**Problem statement**
Single out the lines that include the word "bodies". Copy them.

**Supplied data**

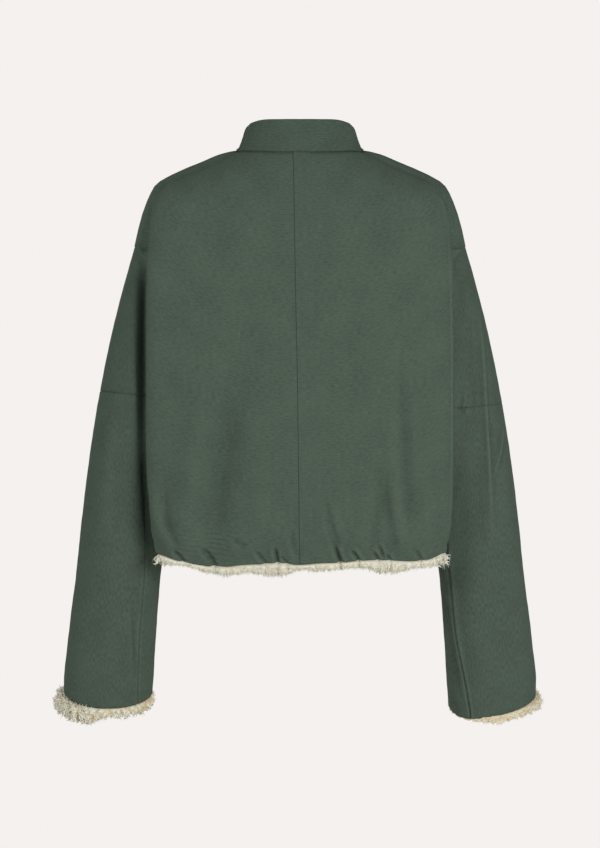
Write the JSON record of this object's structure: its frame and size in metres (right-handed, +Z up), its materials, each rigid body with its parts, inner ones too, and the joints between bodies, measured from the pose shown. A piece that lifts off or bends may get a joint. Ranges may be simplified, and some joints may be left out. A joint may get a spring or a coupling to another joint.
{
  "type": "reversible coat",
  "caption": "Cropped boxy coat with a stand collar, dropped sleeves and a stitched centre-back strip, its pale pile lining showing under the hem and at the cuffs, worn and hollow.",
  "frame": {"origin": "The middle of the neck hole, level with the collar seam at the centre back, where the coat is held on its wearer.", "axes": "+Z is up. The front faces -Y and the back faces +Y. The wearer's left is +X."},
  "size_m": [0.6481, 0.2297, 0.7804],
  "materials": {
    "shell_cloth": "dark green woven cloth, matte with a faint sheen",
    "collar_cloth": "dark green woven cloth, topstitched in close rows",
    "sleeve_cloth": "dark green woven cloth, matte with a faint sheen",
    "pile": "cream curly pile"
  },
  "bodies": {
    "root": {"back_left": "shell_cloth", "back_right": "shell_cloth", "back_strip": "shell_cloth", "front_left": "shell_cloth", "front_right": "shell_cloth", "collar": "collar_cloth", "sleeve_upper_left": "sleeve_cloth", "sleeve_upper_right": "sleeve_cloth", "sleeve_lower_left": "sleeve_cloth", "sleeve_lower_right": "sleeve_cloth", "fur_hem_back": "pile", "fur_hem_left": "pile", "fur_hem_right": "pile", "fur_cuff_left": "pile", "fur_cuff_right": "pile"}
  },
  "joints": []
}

**Solution for this task**
Write the JSON record of this object's structure: its frame and size in metres (right-handed, +Z up), its materials, each rigid body with its parts, inner ones too, and the joints between bodies, measured from the pose shown. A piece that lifts off or bends may get a joint. Ranges may be simplified, and some joints may be left out. A joint may get a spring or a coupling to another joint.
  "bodies": {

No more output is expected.